SWWT’s membership includes individuals, units of government, nongovernmental organizations and the business community. It has hired staff and received a $1.9 million grant from the Joyce Foundation. It also convenes a well-attended annual conference.
Reflecting on the Milwaukee MMSD case, several points need emphasis. First, regulation, federal regulation, is very much a part of the picture. CSO regulation is the driver. Government, as it were, is very much involved, in the case of MMSD, steering and rowing. The $4 billion MMSD has spent or will spend on major capital projects resulted from a very strong enforcement posture from EPA. Moreover, given future weather patterns and evolving stormwater regulations, the regulatory pressure will be maintained over time.
Second, economic efficiency is just part of the motivation in developing this new partnership. It is also based on the functionality of the collaborative enterprise. The problem is a systemic one throughout MMSD’s service area and watershed, including six sub-watersheds, both in and outside its service area. It must be dealt with, not just in the city of Milwaukee, but the suburbs and rural areas, too. Thus, the collaboration, especially with other municipal jurisdictions is critical to ultimate success. And, of course, private property owners-residential homeowners, businesses and farmers must be drawn into the process.
Third, cost savings are just some of the multiple environmental and social benefits to be generated by this new approach at the watershed or landscape scale. A greener, more verdant urban environment results from the emphasis on green infrastructure, LID, and agricultural BMPs. More green roofs, tree plantings, vegetated swales and the like will mitigate urban heat island effects, sequester carbon and, in some cases provide habitat, not to mention aesthetic benefits and community support. The same advantages obtain by pursuing best management practices across the agricultural landscape, too-buffer strips, constructed wetlands, reforestation of riparian corridors and other non-structural approaches.

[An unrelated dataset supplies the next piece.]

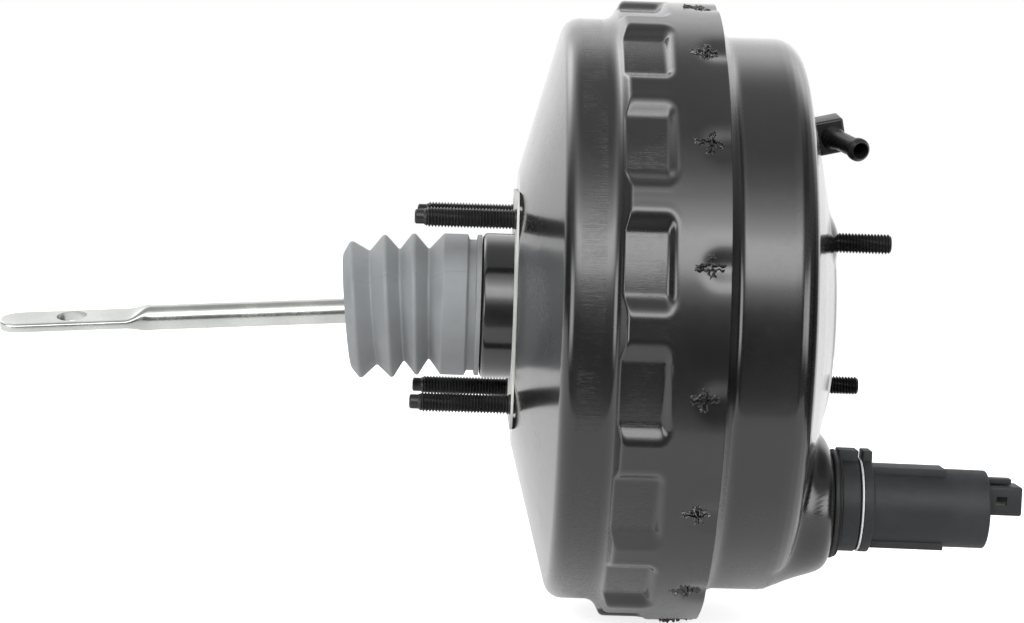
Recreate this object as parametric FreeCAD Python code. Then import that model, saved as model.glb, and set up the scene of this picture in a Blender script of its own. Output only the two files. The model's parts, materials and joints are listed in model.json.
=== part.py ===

Fourth, it just doesn’t happen. Leadership, imagination and perseverance are essential. Kevin Shafer is a fine engineer who came to realize the social dimension of the watershed challenges MMSD faces. He brought a sociologist’s, or maybe a politician’s, sensibility to the problem in recognizing the potential for a voluntary association, similar to Chicago Wilderness, to serve as a convener, a forum and a catalyst for change. Shafer’s leadership was the critical element in the formation of SWWT.
Fifth, a key institution needs to anchor, convene, provide start-up capital, sustain, drive or otherwise instigate these new collaborative partnerships. Again, that was the role MMSD played with the leadership and insight of Kevin Shafer. In other settings the “anchor” might be a community foundation, a land trust, a state agency, a business corporation, an NGO, or a philanthropist.
Sixth, and often forgotten, is the fact that robust data and monitoring must be available in order to target major problems, direct precious resources where needed, evaluate outcomes and ensure social and political legitimacy. Data and monitoring are often the first thing that gets cut in difficult budget times. It should be the last if public-private partnerships at watershed scale are to be successful. There is no other way to manage numerous and disparate actions across a wide geographic area, carried out by diverse and multiple parties or entities, in such a manner as to provide confidence to citizens, funders, regulators and elected officials. Political legitimacy is enhanced which is indispensable in the competition for shrinking public and private resources. It offers the best way to ensure accountability at every stage of project implementation be it at the micro or macro scale.
Nothing in the Milwaukee example reflects “either-or” thinking. It is “both-and.” Both government and the private and not-for-profit sectors are engaged. Both regulation and volunteerism are required. Both green and structural approaches are deployed to solve the problem.
One authority, my friend Dan Fiorino, formerly of EPA and now at American University, has described this novel, mixed approach as “social-political governance,” a pattern of governance “in which the lines between public and private are blurred as the boundaries between them become fluid and permeable. Government acts less on other actors in a hierarchical relationship as it does with them in a more collaborative and communicative way; governing consists less of the state exerting control over others in society and more of an interaction among them. There is more shared responsibility and trust.” Moreover, this new, mode of governance actually recasts environmental regulation “as a more effective learning system.”
As I have also noted on this site before, Lynn Scarlett has termed this approach “network governance.”
So we have arrived at the point where government and civil society must learn from each other, necessitating a kind of humility often lacking on both sides of the divide. We are coming to appreciate the utility, not just the virtue, in the complementarity of government and governance, broadly defined, and discovering an effective, new mode of environmental management.
In sum, public-private partnerships are essentially a platform for the sharing of knowledge and mutual enlightenment. Each party to the relationship brings with it unique information, experience and perspectives to the benefit of both.